The Andante, like the Scherzo, is given a detached reading that, again, fits right in with Sanderling's interpretation of the first two movements. The Andante offers a momentary break from the terrible reality of the work, yet the listener does not become lost in the dream as so often happens. Sanderling's interpretation of the Andante is simply a statement of facts with no sentimentality about it, a 180-degree difference from an emotional approach like that by Leonard Bernstein or Sir Simon Rattle. And while some may find this approach dissatisfying--I myself am more on the emotional side and prefer this work performed as such--it only helps in the context of Sanderling's interpretation, and a deviation would detract from the bigger picture.

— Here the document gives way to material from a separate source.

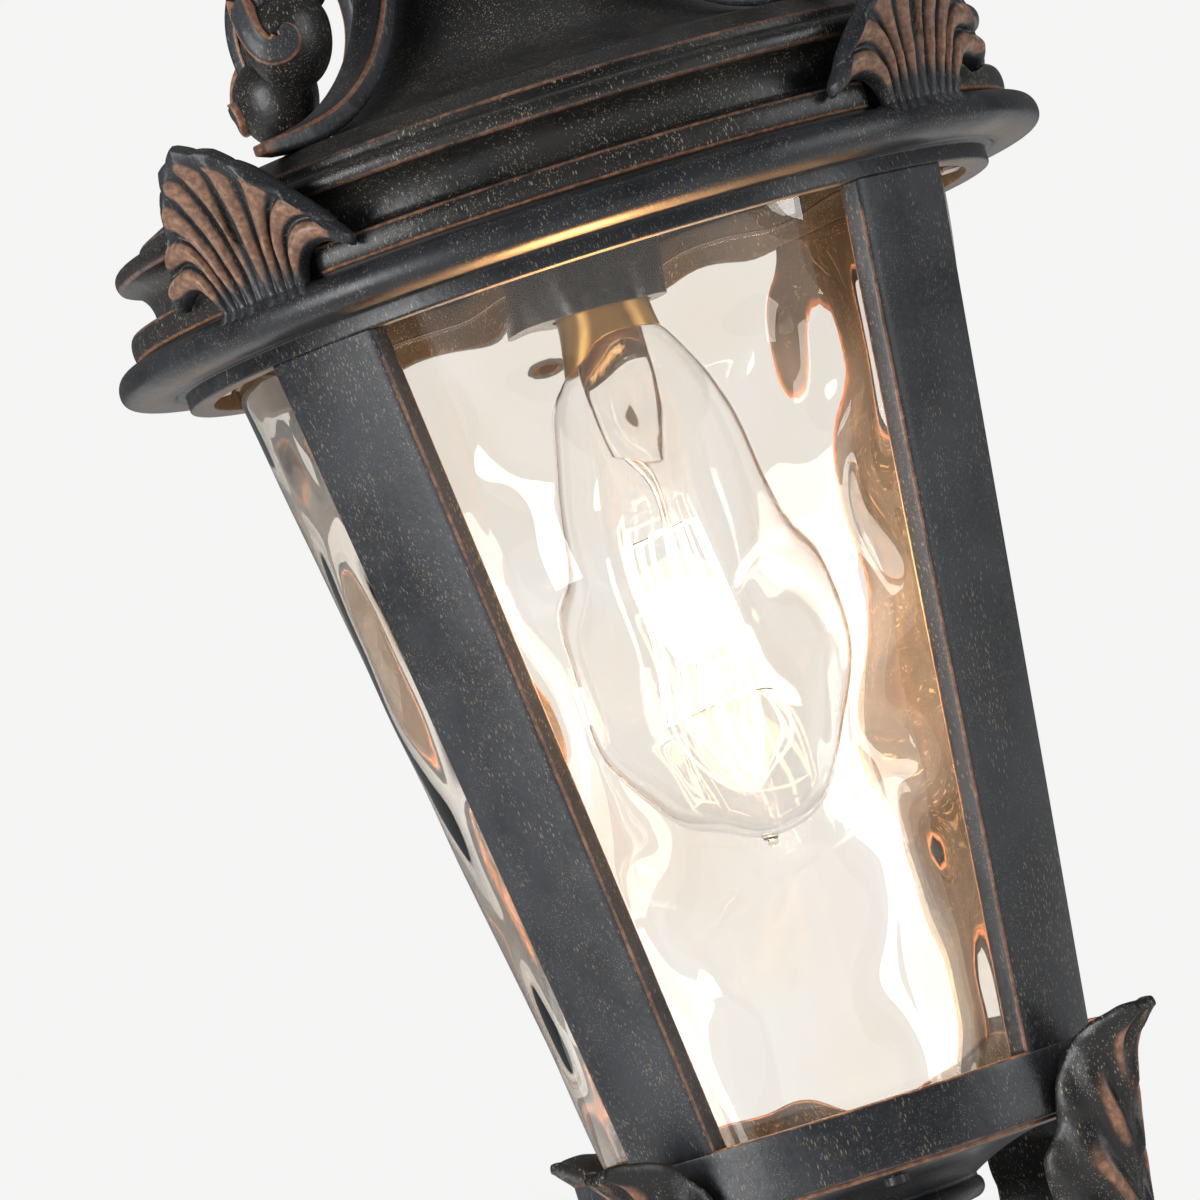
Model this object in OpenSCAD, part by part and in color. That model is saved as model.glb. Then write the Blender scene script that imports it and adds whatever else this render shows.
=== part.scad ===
// Outdoor hanging lantern: a moulded roof with scrolls over a four-strap cage that holds a tapered glass,
// with palmettes on the cage ring, leaf brackets round a cup and finial below, and a screw-in lamp inside.
// Millimetres, +Z up. The origin is the centre of the eye of the hanging loop.

/* [Cage ring] */
// Radius of the ring's lip at its widest
lip_r = 114.3; // [112:0.1:120]
// Width of the ring's rounded shoulder, from its lip to its flat top
shoulder_w = 5; // [4.4:0.1:5.6]
// Height of the ring's flat top above the widest line of its lip
shoulder_rise = 5.1; // [4:0.1:7]
// Depth of the ring's underside below the widest line of its lip
lip_drop = 3.8; // [3:0.1:5]
// How far the plain apron under the lip is set in from the lip
apron_in = 14.9; // [13.5:0.1:16.5]
// Height of the apron
apron_h = 4.6; // [3:0.1:8]
// Wall of the ring behind its apron
ring_wall = 5.9; // [5.6:0.1:7]

/* [Straps and bottom band] */
// Clear height of the windows, from the apron down to the band
window_h = 201.4; // [180:0.1:215]
// Width of a strap at its top
strap_top_w = 32.3; // [26:0.1:36]
// Width of a strap at its foot
strap_foot_w = 25.5; // [22:0.1:30]
// Thickness of a strap
strap_t = 5.5; // [5:0.1:6]
// Outer radius of the bottom band
band_r = 67.6; // [66:0.1:70]
// Height of the bottom band
band_h = 15.5; // [13:0.1:20]
// Wall of the bottom band
band_wall = 3.5; // [3:0.1:4]
// Thickness of the ledge that carries the glass
ledge_t = 3; // [2.5:0.1:4]
// Width of the ledge inside the band's wall
ledge_w = 11; // [10.5:0.1:13]
// Thickness of the tongue by which a strap is screwed to the band
tongue_t = 2; // [1.6:0.1:2.4]
// Width of that tongue
tongue_w = 18; // [14:0.1:22]

/* [Roof] */
// Thickness of the gasket between the roof and the cage ring
gasket_t = 1; // [0.6:0.1:2]
// How far the roof's lower rim is set in from the ring's lip
rim_in = 5.9; // [5.7:0.1:7]
// Height of the roof's lower rim
rim_h = 6.3; // [5:0.1:8]
// How far the hollow above the lower rim is set in from the ring's lip
cove_in = 13.9; // [12.5:0.1:14.5]
// Height of the cavetto from the lower rim to the flared lip
cove_h = 13; // [11:0.1:15]
// How far the flared lip is set in from the ring's lip
flare_in = 7; // [6:0.1:9]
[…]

The Finale starts off with a percussion crash and a growl from the low instruments that brings the listener back into the thick of reality all too quickly. The opening section moves right along and develops into the first of several march segments; the timpani and symbols ring out in the march as I have never heard them before in this movement. (And I've listened to a lot of Mahler 6 Finales before--it is this movement with which I am most familiar!) As was the case in the previous three movements, I noticed details that I had not previously heard before; the prominently-placed symbol on the left-hand side comes to mind.
The build-up to the first hammer blow is taken just a bit slower than most; it is almost as if the hero has the slightest idea that something bad might be about to happen, and he is dragging his feet. The "whipped" passage between the two hammer blows is played very well and at a moderate tempo; the timpani and whip are very noticeable. Only in the area of string playing would I wish to look elsewhere--and to Zinman's Tonhalle recording it would be. The second hammer blow is nothing special; I expected a little more sound, but the timpanist hammering out the fate motif a few measures later made up for it.

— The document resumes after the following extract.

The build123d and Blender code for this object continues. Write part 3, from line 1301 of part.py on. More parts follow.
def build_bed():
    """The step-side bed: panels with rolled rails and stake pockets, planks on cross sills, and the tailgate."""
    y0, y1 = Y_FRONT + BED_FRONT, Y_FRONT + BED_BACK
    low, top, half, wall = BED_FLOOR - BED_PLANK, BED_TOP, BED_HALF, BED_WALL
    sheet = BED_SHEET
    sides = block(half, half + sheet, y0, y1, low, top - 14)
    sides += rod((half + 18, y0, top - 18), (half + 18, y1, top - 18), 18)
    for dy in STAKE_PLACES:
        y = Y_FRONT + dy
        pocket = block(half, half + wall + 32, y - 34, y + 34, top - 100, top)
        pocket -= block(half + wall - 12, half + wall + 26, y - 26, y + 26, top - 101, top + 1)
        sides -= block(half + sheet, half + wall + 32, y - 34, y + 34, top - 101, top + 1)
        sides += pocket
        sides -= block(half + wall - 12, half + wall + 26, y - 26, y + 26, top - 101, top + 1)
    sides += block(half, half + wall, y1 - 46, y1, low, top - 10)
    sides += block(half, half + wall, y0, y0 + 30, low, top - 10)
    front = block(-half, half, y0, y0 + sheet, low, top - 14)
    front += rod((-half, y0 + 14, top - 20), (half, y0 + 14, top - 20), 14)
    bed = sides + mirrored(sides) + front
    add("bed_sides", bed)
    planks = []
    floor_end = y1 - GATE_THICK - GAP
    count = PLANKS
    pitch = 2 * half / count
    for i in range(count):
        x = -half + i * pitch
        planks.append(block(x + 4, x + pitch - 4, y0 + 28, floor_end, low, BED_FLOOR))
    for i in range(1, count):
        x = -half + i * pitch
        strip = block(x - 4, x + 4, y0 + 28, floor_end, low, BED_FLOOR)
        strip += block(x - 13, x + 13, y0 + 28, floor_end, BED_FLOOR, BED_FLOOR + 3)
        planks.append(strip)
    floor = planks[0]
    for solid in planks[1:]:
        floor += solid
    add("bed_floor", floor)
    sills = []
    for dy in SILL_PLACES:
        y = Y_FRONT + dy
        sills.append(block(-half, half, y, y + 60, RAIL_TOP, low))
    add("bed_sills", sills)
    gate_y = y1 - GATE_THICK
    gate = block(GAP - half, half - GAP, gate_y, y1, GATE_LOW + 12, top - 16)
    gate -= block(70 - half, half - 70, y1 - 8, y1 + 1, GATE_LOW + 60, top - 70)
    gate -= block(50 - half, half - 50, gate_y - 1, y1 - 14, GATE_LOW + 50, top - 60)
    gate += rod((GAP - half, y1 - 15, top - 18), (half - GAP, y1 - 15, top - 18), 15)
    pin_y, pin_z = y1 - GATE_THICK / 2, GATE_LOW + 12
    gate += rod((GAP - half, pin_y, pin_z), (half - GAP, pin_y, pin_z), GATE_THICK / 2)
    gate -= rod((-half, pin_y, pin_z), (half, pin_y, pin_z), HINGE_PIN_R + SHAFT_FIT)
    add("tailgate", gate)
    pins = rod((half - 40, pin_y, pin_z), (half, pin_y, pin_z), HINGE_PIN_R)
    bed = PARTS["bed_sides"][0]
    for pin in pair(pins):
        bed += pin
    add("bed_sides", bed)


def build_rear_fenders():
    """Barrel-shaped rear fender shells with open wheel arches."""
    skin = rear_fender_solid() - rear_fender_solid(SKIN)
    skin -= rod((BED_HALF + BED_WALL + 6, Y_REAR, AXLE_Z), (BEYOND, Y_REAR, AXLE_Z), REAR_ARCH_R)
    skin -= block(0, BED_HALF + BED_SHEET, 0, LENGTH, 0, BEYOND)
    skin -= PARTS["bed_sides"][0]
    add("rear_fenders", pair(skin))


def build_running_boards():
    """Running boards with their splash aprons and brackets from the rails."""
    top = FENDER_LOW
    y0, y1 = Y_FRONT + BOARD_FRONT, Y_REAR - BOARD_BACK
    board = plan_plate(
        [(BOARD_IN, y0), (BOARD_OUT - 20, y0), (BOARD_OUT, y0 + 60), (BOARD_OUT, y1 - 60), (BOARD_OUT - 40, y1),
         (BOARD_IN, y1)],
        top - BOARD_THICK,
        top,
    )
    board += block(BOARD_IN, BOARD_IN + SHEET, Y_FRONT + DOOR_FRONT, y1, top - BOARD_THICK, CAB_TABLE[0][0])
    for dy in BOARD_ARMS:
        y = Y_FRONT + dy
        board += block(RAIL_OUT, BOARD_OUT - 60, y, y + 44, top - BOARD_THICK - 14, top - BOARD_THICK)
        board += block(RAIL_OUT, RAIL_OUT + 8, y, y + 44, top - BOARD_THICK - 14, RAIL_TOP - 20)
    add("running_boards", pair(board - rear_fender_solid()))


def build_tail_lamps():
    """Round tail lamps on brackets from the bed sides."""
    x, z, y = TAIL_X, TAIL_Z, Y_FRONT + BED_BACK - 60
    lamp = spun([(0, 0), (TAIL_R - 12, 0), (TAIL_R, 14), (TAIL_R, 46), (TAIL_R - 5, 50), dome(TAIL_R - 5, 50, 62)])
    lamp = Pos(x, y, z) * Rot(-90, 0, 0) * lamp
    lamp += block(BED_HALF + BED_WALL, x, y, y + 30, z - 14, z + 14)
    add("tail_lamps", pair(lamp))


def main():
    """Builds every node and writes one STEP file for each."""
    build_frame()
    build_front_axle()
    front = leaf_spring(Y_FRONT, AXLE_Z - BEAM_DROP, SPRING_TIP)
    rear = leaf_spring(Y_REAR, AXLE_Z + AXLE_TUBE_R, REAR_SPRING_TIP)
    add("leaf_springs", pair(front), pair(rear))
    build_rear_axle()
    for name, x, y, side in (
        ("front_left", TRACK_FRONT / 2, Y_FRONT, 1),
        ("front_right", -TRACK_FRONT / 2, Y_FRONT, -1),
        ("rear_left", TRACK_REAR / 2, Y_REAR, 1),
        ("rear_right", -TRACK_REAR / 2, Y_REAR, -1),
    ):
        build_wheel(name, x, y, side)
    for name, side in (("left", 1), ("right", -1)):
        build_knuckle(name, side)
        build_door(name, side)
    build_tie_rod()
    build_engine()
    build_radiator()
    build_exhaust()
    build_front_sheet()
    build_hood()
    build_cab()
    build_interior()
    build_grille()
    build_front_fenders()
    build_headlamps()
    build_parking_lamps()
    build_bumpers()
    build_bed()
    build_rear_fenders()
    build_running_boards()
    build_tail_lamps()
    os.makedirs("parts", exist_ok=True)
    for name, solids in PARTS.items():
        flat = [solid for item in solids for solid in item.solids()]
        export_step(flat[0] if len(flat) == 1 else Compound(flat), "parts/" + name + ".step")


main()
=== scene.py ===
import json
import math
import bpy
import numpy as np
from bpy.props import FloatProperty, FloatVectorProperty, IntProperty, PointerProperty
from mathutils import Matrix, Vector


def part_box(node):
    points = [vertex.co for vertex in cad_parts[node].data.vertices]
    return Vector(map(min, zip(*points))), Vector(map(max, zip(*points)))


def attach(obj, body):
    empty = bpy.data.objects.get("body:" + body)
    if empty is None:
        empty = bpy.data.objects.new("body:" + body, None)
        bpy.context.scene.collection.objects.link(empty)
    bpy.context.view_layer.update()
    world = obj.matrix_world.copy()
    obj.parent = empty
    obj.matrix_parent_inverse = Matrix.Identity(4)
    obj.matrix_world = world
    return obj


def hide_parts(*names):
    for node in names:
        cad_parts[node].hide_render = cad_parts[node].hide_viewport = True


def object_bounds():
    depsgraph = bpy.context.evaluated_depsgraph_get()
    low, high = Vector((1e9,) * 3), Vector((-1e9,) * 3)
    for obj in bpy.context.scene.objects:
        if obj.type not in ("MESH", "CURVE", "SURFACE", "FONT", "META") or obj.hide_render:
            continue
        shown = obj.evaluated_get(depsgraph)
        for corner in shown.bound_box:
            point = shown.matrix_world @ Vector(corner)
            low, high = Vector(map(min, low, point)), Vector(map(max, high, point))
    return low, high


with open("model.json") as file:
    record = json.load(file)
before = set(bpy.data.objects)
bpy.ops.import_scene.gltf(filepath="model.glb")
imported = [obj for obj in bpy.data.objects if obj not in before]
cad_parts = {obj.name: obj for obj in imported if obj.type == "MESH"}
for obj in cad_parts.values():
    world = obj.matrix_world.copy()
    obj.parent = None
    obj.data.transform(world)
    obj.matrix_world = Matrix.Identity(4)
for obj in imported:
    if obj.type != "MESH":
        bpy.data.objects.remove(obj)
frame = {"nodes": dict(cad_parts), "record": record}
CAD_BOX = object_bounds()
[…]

The final march is energetic and hopeful; if Sanderling was holding back his orchestra before, he pulls out all the stops at this point. The A major section just before the passage where there was once a third hammer blow is energetic and victorious. But...despair returns as the strings lead the piece back into A minor. The brass coda moves right along, a simple, unsentimental statement of fact; there is no room for emotion, as if the hero is totally drained of all energy. The final closing A minor chord signifies the end of the piece in a way that would only be fitting in Sanderling's interpretation; the music is the only force telling the story right through the entire work, and it remains so to the very end.
Listening to this recording of Mahler's "Tragic" Sixth Symphony led me to explore the work in an entirely new way. I tend to take more to the personal and emotional side of this symphony, which this performance does not indulge in. I have heard it said that Sir Simon Rattle's City of Birmingham Symphony Orchestra performance of the Sixth is a literal approach; particularly, in the finale the listener is "living" the tragedy being portrayed in the music. In this Sanderling recording, however, we as the listener do not have much emotional connection to the hero as we watch the tragedy unfold. Sure, there is emotion--and plenty of it--but it is a detached performance that even I, who tend to enjoy Benjamin Zander, Leonard Bernstein, and Sir Simon Rattles' interpretations in this score--definitely cherish and appreciate.